In this instance i am guaranteed a constant size for every signal. The window size is adaptive and thus changes, but i think i can take this into account. I hadn’t thought about garbage collection at all! Glad i posted this. I’ll see what kind of magic i can work with pre-allocation.

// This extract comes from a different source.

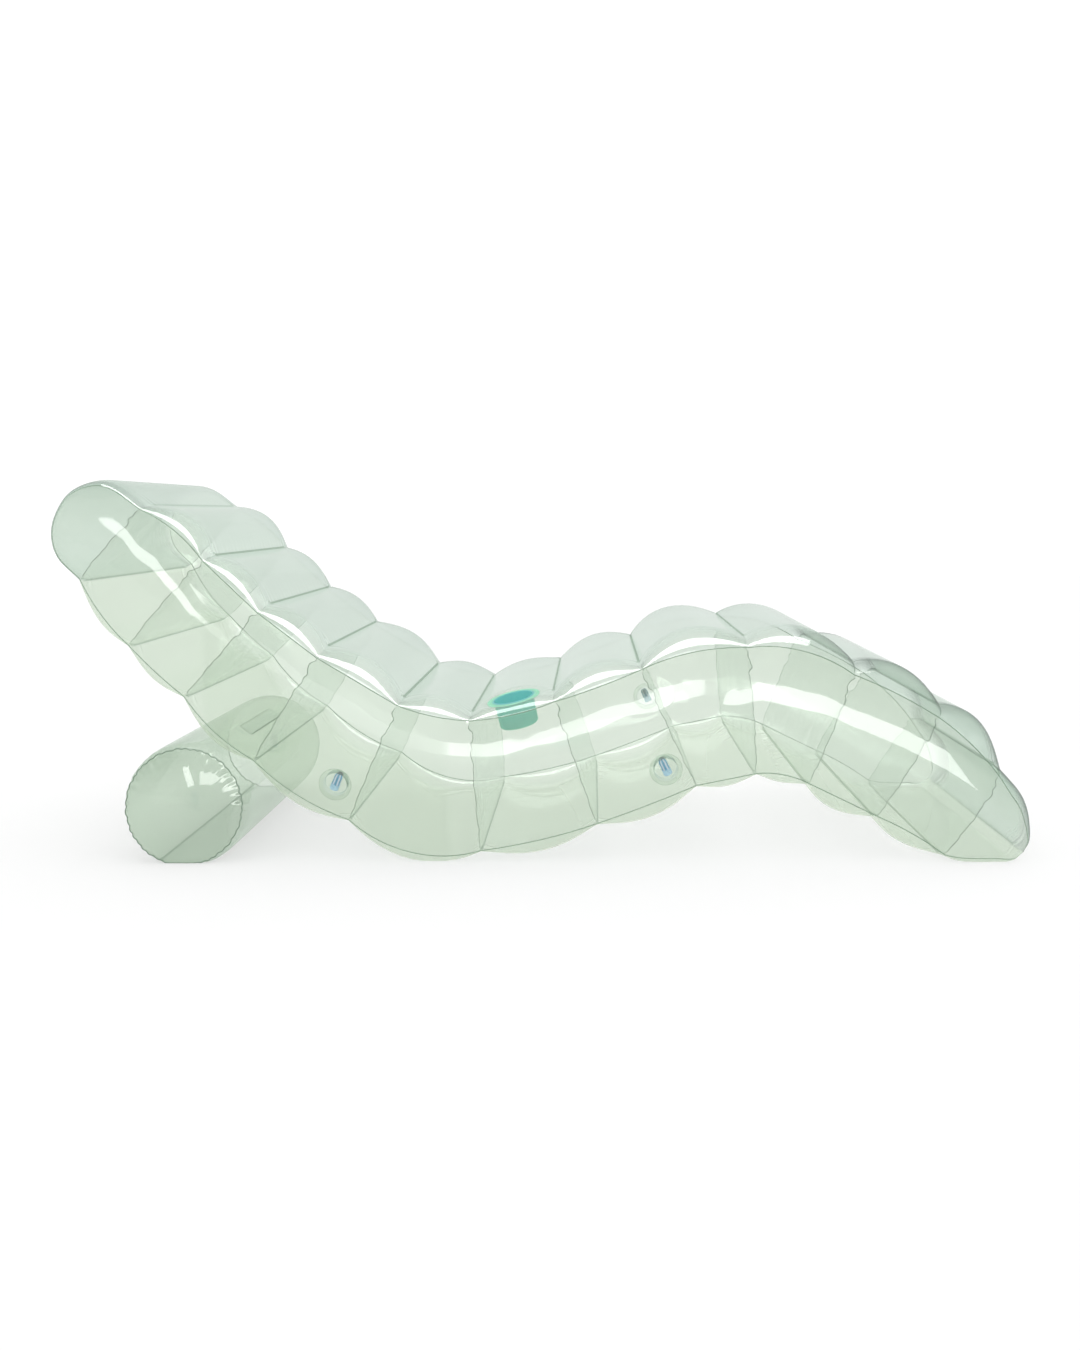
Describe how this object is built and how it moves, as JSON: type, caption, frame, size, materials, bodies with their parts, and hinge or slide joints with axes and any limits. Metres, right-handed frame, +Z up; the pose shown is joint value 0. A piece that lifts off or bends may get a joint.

The cumsum can be reused to calculate the moving average for any window size, but if you’ll only use it once, you can optimize the code further:

function moving_average_no_cumsum(A, d::Int=3)
    T = typeof(one(eltype(A))/1)
    ret = Vector{T}(undef, length(A) - d + 1)
    id = 1 / d
    s = sum(view(A, 1:d))
    ret[1] = s * id
    @inbounds for n = 1:length(ret)-1
        s += A[n+d] - A[n]
        ret[n+1] = s * id
    end
    return ret
end

Timings:

julia> @btime moving_average_optimized($signal, 11)
  49.671 ms (4 allocations: 152.59 MiB)

julia> @btime moving_average_no_cumsum($signal, 11)
  28.331 ms (3 allocations: 76.29 MiB)

(Just keep in mind that numerical accuracy might be slightly sacrificed by the repeated addition/subtraction.)